Address by Minister for Communications, Pat Rabbitte T.D.

Conferring Ceremony, University College Cork, Thursday 29 March 2012

 

President, ladies and gentlemen, I would like to congratulate all those who are graduating today. Much will be said by others about the importance of the step that you are taking in your lives and the efforts which has brought you to this stage of you to this important day.  Given my own role in Government, however, I thought it would be appropriate to share with you my thoughts about one dimension of the infrastructure upon which you will rely throughout your professional careers – and indeed your wider life.  The point I want to make is that Investment in Broadband Infrastructure is essential for our Economic Development and quite an amount has been happening recently and is going to happen in this area in coming months.

An important example of recent developments has been the decision to dramatically beef up the quality of broadband in the countries second level schools.  I have agreed with Government that all schools should have industrial strength broadband – 100 megs up and down – to facilitate the sort of learning opportunities that should be available to all students in the modern day.   This programme is rolling out as I speak to you.  Many schools in peripheral areas will be connected this summer.  The entire programme will be completed by the autumn of 2014.  

Turning to the broader picture, the Government has agreed to work with a range of Telecoms companies to ensure a nationwide roll out of fast Broadband over the next three years.  This will be the single most important investment needed to secure future jobs in Ireland. 

The process will involve two phases.   Firstly, the telecoms industry needs to be freed up so that the range of companies involved can accelerate their own investment plans and roll out faster internet over all platforms including fibre, cable, wireless and mobile technologies.  Secondly, the Government itself must be prepared to invest where the market is likely to fail so as to ensure fast broadband is available in every corner of the country.

“During April the Cabinet will consider industry’s recommendations on a range of areas where private sector investment needs to be facilitated.  My Department has pulled all these ideas together by listening to the companies whose CEOs have participated in a Next Generation Broadband Task Force which has been meeting since June last year.  I have chaired each meeting of this task force which I am pleased to tell you has just now completed its work.  I have been very encouraged by the investment plans I have heard about during our meetings 

 

In the Task Force there has been a great deal of straight talking about what needs to be done by the State so as to facilitate speedy private sector investment.  We have agreed targets - the numbers of consumers and businesses that the companies aim to serve.  We have clarified what can be done to stimulate demand for new services and to remove planning and other barriers that delay the build out of telecoms networks.  We have also sought to find a consensus view about the best use of Ireland’s spectrum and teased out the role of state companies that have large land holdings and extensive infrastructure in facilitating broadband build out. 

I look forward to publishing the Task Force Report as soon as it has been delivered to Cabinet.  It is an action plan in its own right but I think it will provide a good basis for a wider debate with individuals and business consumers about what they, or indeed you, think needs to be done.

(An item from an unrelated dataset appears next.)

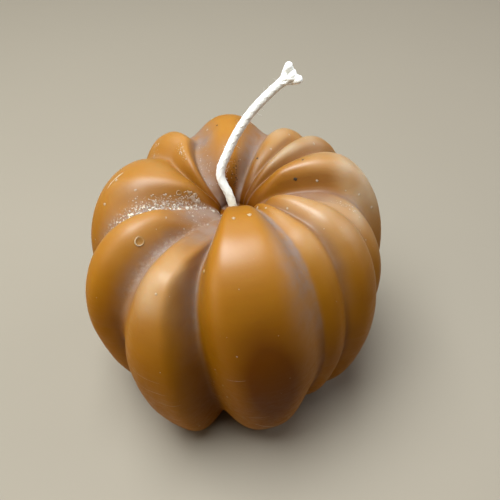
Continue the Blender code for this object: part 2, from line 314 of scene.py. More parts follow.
def piece_from(name: str, points: np.ndarray, faces: Sequence[Sequence[int]],
               finish: bpy.types.Material) -> bpy.types.Object:
    """Make a smooth-shaded piece and link it to the scene.

    Args:
        name: The piece's name.
        points: Its vertices in metres, one row each.
        faces: Its faces as rows of vertex numbers.
        finish: Its material.

    Returns:
        The new piece.
    """
    mesh = bpy.data.meshes.new(name)
    mesh.from_pydata(points.tolist(), [], [tuple(face) for face in faces])
    mesh.shade_smooth()
    mesh.materials.append(finish)
    piece = bpy.data.objects.new(name, mesh)
    bpy.context.scene.collection.objects.link(piece)
    return piece


class Bench:
    """A material's node tree, with a short method for each kind of node used here."""

    def __init__(self, name: str) -> None:
        """Start a material with its shader.

        Args:
            name: The material's name.
        """
        self.material = bpy.data.materials.new(name)
        self.material.use_nodes = True
        self.tree = self.material.node_tree
        self.shader = self.tree.nodes["Principled BSDF"]
        self.place = self.tree.nodes.new("ShaderNodeTexCoord").outputs["Object"]

    def join(self, source: object, socket: bpy.types.NodeSocket) -> None:
        """Feed a socket from another one, or set it to a plain value.

        Args:
            source: A node socket, a number or a colour.
            socket: The socket to feed.
        """
        if isinstance(source, bpy.types.NodeSocket):
            self.tree.links.new(source, socket)
        elif isinstance(source, tuple) and len(source) == 3 and socket.type == "RGBA":
            socket.default_value = (*source, 1.0)
        else:
            socket.default_value = source

    def set_up(self, values: dict[str, object]) -> None:
        """Feed the shader's inputs, each from a socket, a number or a colour."""
        for name, source in values.items():
            self.join(source, self.shader.inputs[name])

    def noise(self, grain: float, detail: float = 2.0, roughness: float = 0.5,
              finer: Triple = (1.0, 1.0, 1.0)) -> bpy.types.NodeSocket:
        """Noise with lumps of a given size.

        Args:
            grain: The lumps' size in metres.
            detail: How many finer layers it has.
            roughness: How strong the finer layers are.
            finer: How many times finer it is along x, y and z.

        Returns:
            The noise's value, 0 to 1.
        """
        stretched = self.tree.nodes.new("ShaderNodeMapping")
        self.join(self.place, stretched.inputs["Vector"])
        stretched.inputs["Scale"].default_value = finer
        node = self.tree.nodes.new("ShaderNodeTexNoise")
        self.join(stretched.outputs["Vector"], node.inputs["Vector"])
        node.inputs["Scale"].default_value = 1 / grain
        node.inputs["Detail"].default_value = detail
        node.inputs["Roughness"].default_value = roughness
        return node.outputs["Fac"]

    def painted(self, name: str) -> bpy.types.NodeSocket:
        """A value that the piece's mesh carries at each vertex.

        Args:
            name: The value's name in the mesh.

        Returns:
            The value.
        """
        node = self.tree.nodes.new("ShaderNodeAttribute")
        node.attribute_name = name
        return node.outputs["Fac"]

    def ranged(self, value: bpy.types.NodeSocket, low: float, high: float,
               start: float = 0.0, end: float = 1.0) -> bpy.types.NodeSocket:
        """Ease a value from one range into another.

        Args:
            value: The value to read.
            low: Where the result starts to change.
            high: Where it stops.
            start: The result at the low end.
            end: The result at the high end.

        Returns:
            The eased value.
        """
        node = self.tree.nodes.new("ShaderNodeMapRange")
        node.interpolation_type = "SMOOTHSTEP"
        self.join(value, node.inputs["Value"])
        for name, number in (("From Min", low), ("From Max", high), ("To Min", start),
                             ("To Max", end)):
            node.inputs[name].default_value = number
        return node.outputs["Result"]

    def maths(self, operation: str, first: object, second: object) -> bpy.types.NodeSocket:
        """One step of arithmetic, kept between 0 and 1.

        Args:
            operation: Blender's name for it, such as MULTIPLY.
            first: A socket or a number.
            second: A socket or a number.

        Returns:
            The result.
        """
        node = self.tree.nodes.new("ShaderNodeMath")
        node.operation = operation
        node.use_clamp = True
        self.join(first, node.inputs[0])
        self.join(second, node.inputs[1])
        return node.outputs["Value"]

    def blend(self, share: object, under: object, over: object) -> bpy.types.NodeSocket:
        """Lay one colour over another.

        Args:
            share: How much of the upper colour shows, 0 to 1.
            under: The lower colour, or a socket.
            over: The upper colour, or a socket.

        Returns:
            The mixed colour.
        """
        node = self.tree.nodes.new("ShaderNodeMix")
        node.data_type = "RGBA"
        factor = next(s for s in node.inputs if s.name == "Factor" and s.type == "VALUE")
        lower = next(s for s in node.inputs if s.name == "A" and s.type == "RGBA")
        upper = next(s for s in node.inputs if s.name == "B" and s.type == "RGBA")
        self.join(share, factor)
        self.join(under, lower)
        self.join(over, upper)
        return next(s for s in node.outputs if s.type == "RGBA")

    def relief(self, height: bpy.types.NodeSocket, depth: float,
               under: Optional[bpy.types.NodeSocket] = None) -> bpy.types.NodeSocket:
        """Fine relief that only the light shows.

        Args:
            height: The relief, 0 to 1.
            depth: How high 1 stands, in metres.
            under: A coarser relief that this one lies on.

        Returns:
            The bent normal.
        """
        node = self.tree.nodes.new("ShaderNodeBump")
        node.inputs["Distance"].default_value = depth
        self.join(height, node.inputs["Height"])
        if under is not None:
            self.join(under, node.inputs["Normal"])
        return node.outputs["Normal"]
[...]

We will be looking for a quick reaction though, because the second strand of this initiative is also very important - I will be going back to Government with my own proposals for what the State needs to do this summer.   We may as well face facts.  There are areas of Ireland where the market will not deliver high speed broadband without State support.  It’s a simple logic of geographic distribution.  Some of us, some of you here today, no doubt, live and or hope to work in thinly populated rural areas, perhaps in charming but mountainous landscapes.  Indeed such locations are frequently highly prized by knowledge workers with greatest needs for connectivity. 

The Programme for Government commits to state investment in high speed Broadband  roll out and, despite the challenges facing the exchequer, I am confident that we will find the resources necessary to bridge the gap.   There will be a relatively small percentage of households that we will need to connect using public money but we must do it.

I am sure that every one of you here today can access some form of always on broadband internet connection.  We have spent many millions of tax payers’ Euros ensuring that this is the case. However, you may be unhappy about the speeds you are getting.  The challenge now for the Government is to ensure that even remote areas can access high speed broadband by 2014.   It is a necessity for competitiveness – for the careers every one of you aspires to follow.

My congratulations on the achievements each of you are marking today.   I hope you will be able to put you knowledge to work on a truly connected island.